We can do that, by dividing both sides of equation by ${2}$:

$\frac{{{2}{a}}}{{{\color{red}{{{2}}}}}}=\frac{{8}}{{{\color{red}{{{2}}}}}}$

${1}\times{a}=\frac{{8}}{{{\color{red}{{{2}}}}}}$ (inverse property of multiplication: $\frac{{2}}{{2}}={2}\times\frac{{1}}{{2}}={1}$)

${a}=\frac{{8}}{{2}}$ (identity property of multiplication: ${1}\times{a}={a}$)

${a}={4}$

So, ${4}$ is root of the equation.

Example 4. Solve $\frac{{1}}{{15}}{y}=-\frac{{7}}{{30}}$.

We see, that on the left side of the equation there is coefficient near variable. We need to get rid of it.

We can do that, by multiplying both sides of equation by ${15}$:

${\color{red}{{{15}\times}}}\frac{{1}}{{15}}{y}={\color{red}{{{15}\times}}}{\left(-\frac{{7}}{{30}}\right)}$

${1}\times{y}={\color{red}{{{15}\times}}}{\left(-\frac{{7}}{{30}}\right)}$ (inverse property of multiplication: ${15}\times\frac{{1}}{{15}}={1}$ )

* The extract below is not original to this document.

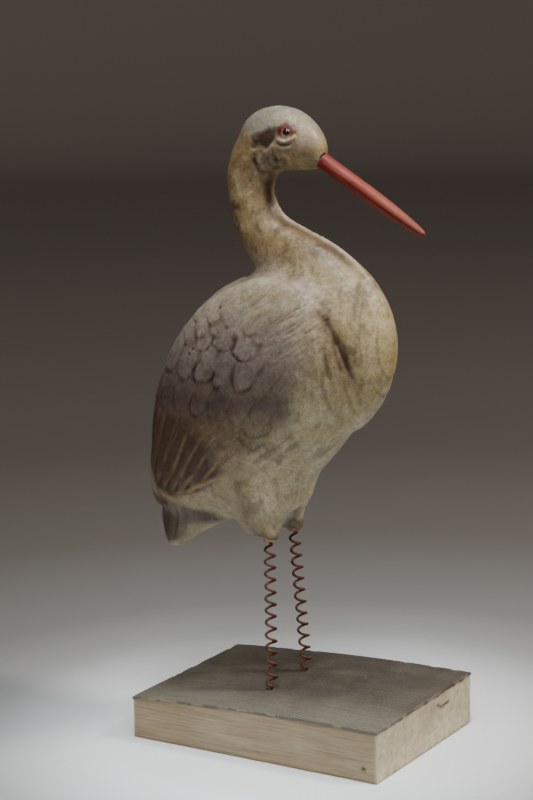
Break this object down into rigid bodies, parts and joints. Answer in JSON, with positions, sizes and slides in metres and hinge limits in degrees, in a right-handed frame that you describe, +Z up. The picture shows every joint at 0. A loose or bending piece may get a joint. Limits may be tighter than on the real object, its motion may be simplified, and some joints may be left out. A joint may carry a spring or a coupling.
{
  "type": "spring-legged stork ornament",
  "caption": "Papier-mache stork in two moulded halves on coiled wire legs over a wedge-shaped wooden block; it nods and twists on its springs.",
  "frame": {"origin": "centre of the block's flat underside", "axes": "+X the way the beak points, +Y the bird's left, +Z up"},
  "size_m": [0.1385, 0.092, 0.2893],
  "materials": {
    "painted_shell": "satin oil paint over gesso on papier-mache, antiqued with brown varnish in the recesses",
    "seam_paper": "raw glued paper",
    "red_beak": "worn crimson paint over turned wood",
    "eye_bead": "dark glossy bead with a red-brown rim",
    "leg_wire": "rust-browned iron wire",
    "plug_wood": "raw softwood",
    "block_wood": "aged bare softwood with saw marks",
    "ground_coat": "thick matt grey-green paint, chipped at the edges"
  },
  "bodies": {
    "base": {"base_block": "block_wood", "base_top_coat": "ground_coat"},
    "leg_low": {"leg_spring_right": "leg_wire"},
    "leg_high": {"leg_spring_left": "leg_wire"},
    "bird": {"shell_right": "painted_shell", "shell_left": "painted_shell", "seam_tape_front": "seam_paper", "seam_tape_back": "seam_paper", "head_plug": "plug_wood", "beak": "red_beak", "eye_right": "eye_bead", "eye_left": "eye_bead", "leg_plug_right": "plug_wood", "leg_plug_left": "plug_wood"}
  },
  "joints": [
    {"name": "nod_low", "type": "hinge", "parent": "base", "child": "leg_low", "pos_m": [-0.0075, 0, 0.0347], "axis": [0, 1, 0], "range_deg": [-8, 8], "stiffness_Nm_per_rad": 0.414, "springref_deg": 0.9, "deforming": ["leg_spring_right", "leg_spring_left"]},
    {"name": "twist", "type": "hinge", "parent": "leg_low", "child": "leg_high", "pos_m": [-0.0085, 0, 0.0578], "axis": [0, 0, 1], "range_deg": [-12, 12], "stiffness_Nm_per_rad": 0.3, "deforming": ["leg_spring_right", "leg_spring_left"]},
    {"name": "nod_high", "type": "hinge", "parent": "leg_high", "child": "bird", "pos_m": [-0.0095, 0, 0.0809], "axis": [0, 1, 0], "range_deg": [-8, 8], "stiffness_Nm_per_rad": 0.414, "springref_deg": 0.66, "deforming": ["leg_spring_right", "leg_spring_left"]}
  ],
  "couplings": [
    {"joint": "nod_high", "follows": "nod_low", "ratio": 1}
  ]
}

${y}=-\frac{{105}}{{30}}$ (identity property of multiplication: ${1}\times{y}={y}$)

${y}=-\frac{{7}}{{2}}$

So, $-\frac{{7}}{{2}}$ is root of the equation.

Note, that it doesn't matter whether we write ${15}\times\frac{{1}}{{15}}{y}$ or $\frac{{1}}{{15}}{y}\times{15}$ due to the commutative property of multiplication. Same applies to ${15}\times{\left(-\frac{{7}}{{30}}\right)}$ (we could write it as $-\frac{{7}}{{30}}\times{15}$).

Now, it is time to exercise.

Exercise 1. Solve the equation ${x}+{2}=\frac{{7}}{{2}}$.

Answer: $\frac{{3}}{{2}}={1.5}$.

Exercise 2. Find roots of the equation ${x}-{2}={5}$.

Answer: ${7}$.

Exercise 3. Solve the equation ${2}{x}={5}$.

Answer: $\frac{{5}}{{2}}={2.5}$.

Exercise 4. Solve the equation $\frac{{1}}{{3}}{a}={15}$.

Answer: ${45}$.

Exercise 5. Solve the equation $\frac{{3}}{{2}}{y}=\frac{{6}}{{7}}$.

Answer: $\frac{{4}}{{7}}$. Hint: either divide both sides by $\frac{{3}}{{2}}$ or multiple both sides by $\frac{{2}}{{3}}$.